(IBT) In the six days since Malaysia Airlines Flight 17 was brought down by a missile over eastern Ukraine, amid intensifying suspicions of Russian involvement, the European Union has struggled to reconcile its desire to sanction Russia with its reliance on the country’s energy resources. But for Russia, dealing with U.S. and EU sanctions since earlier this year over the Ukraine crisis, the inverse dilemma is no less vexing: How to wean its economy off its dependence on European imports.
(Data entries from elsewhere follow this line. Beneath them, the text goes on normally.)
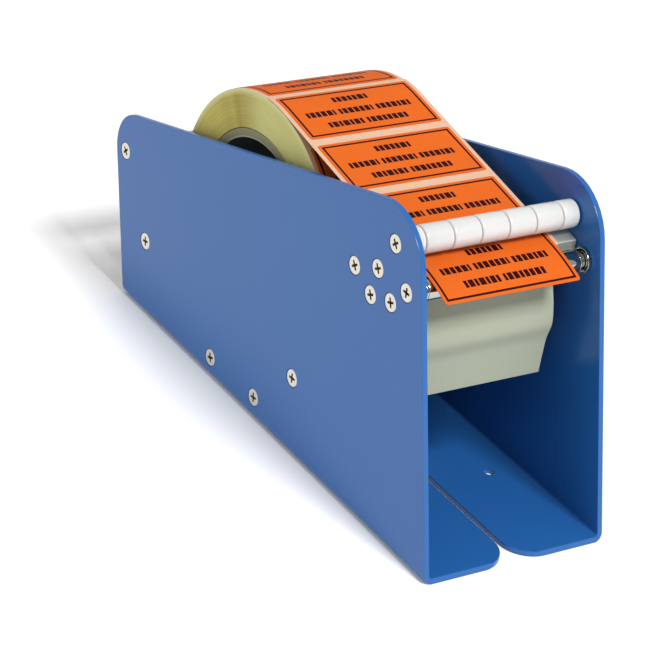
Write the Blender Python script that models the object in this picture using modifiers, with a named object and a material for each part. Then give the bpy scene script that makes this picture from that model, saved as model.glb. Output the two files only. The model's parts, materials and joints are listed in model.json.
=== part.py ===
"""A manual label dispenser: two bent side plates, cross rods and bars, a cradled label roll and its web.

Metres, +Z up, +X across the machine, the labels come out towards -Y. The origin is the middle of the base.
"""

import math

import bmesh
import bpy
from mathutils import Matrix

# Clearances
fit_gap = 0.0003
overrun = 0.0040
merge_gap = fit_gap / 100

# Sheet metal side plates
sheet = 0.0025
bend_radius = 0.0040
edge_round = 0.0004
front_edge_length = 0.1550
edge_lean = math.radians(15.3)
front_corner_radius = 0.0260
rear_corner_radius = 0.0180
rear_margin = 0.0152
slit = 0.0025
flange_corner_radius = 0.0140
flange_hole_diameter = 0.0050
flange_hole_inset = 0.0170
flange_hole_front = 0.0595
flange_hole_rear = 0.0570

# Cradle rods, from the front corner of the base backwards, and their heights
cradle_front_y = 0.1112
cradle_front_z = 0.0348
cradle_low_step = 0.0270
cradle_low_z = 0.0100
cradle_seat_step = 0.0378
cradle_seat_z = 0.0093
cradle_rear_step = 0.0656
cradle_rear_z = 0.0348

# Rear spacer bar, from the centre of the rear top corner's arc
spacer_back = 0.0093
spacer_drop = 0.0027
spacer_diameter = 0.0100

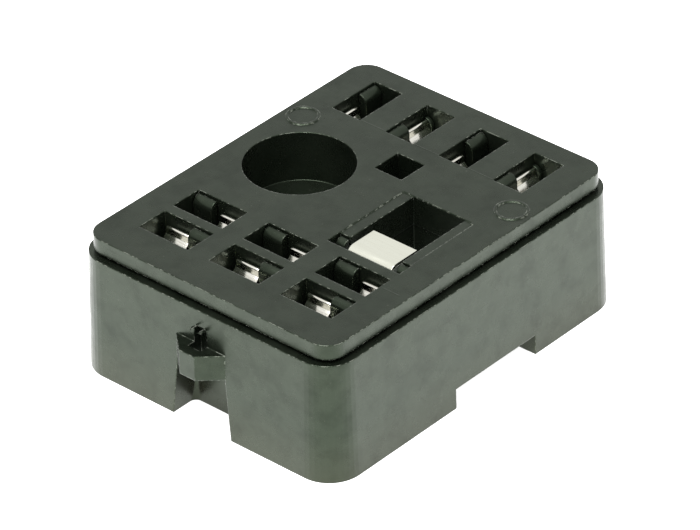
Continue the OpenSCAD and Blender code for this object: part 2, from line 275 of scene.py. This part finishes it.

Once endowed with a complex economy that exported manufactured goods, Russia is now an energy state: Today, oil and natural gas account for two-thirds of its exports and 80 percent of its foreign exchange earnings. No other major economy in the world — Russia’s currently ranks ninth by GDP — depends so much on oil and gas prices for its health. […]
According to Dmitry Gorenburg, a Russia expert at CNA, Russia’s energy ties with China are best thought of as a temporary marriage of convenience rather than a long-term strategic pivot.
“If down the road there’s a de-escalation in the current crisis with Ukraine, and Europe lifts or partially lifts sanctions, the tendency in Moscow would be to refocus on Europe,” Gorenburg said.
“The ideal for Russia is for China to be an additional customer in pipeline deals, not a substitute for Europe,” says Gorenburg.
“The one thing we have to remember is that China, as close as they’ve gotten with Russia on energy, their economic cooperation and trade with the U.S. and the EU is always far more important than whatever they’ve got going on with Russia,” Gorenburg said.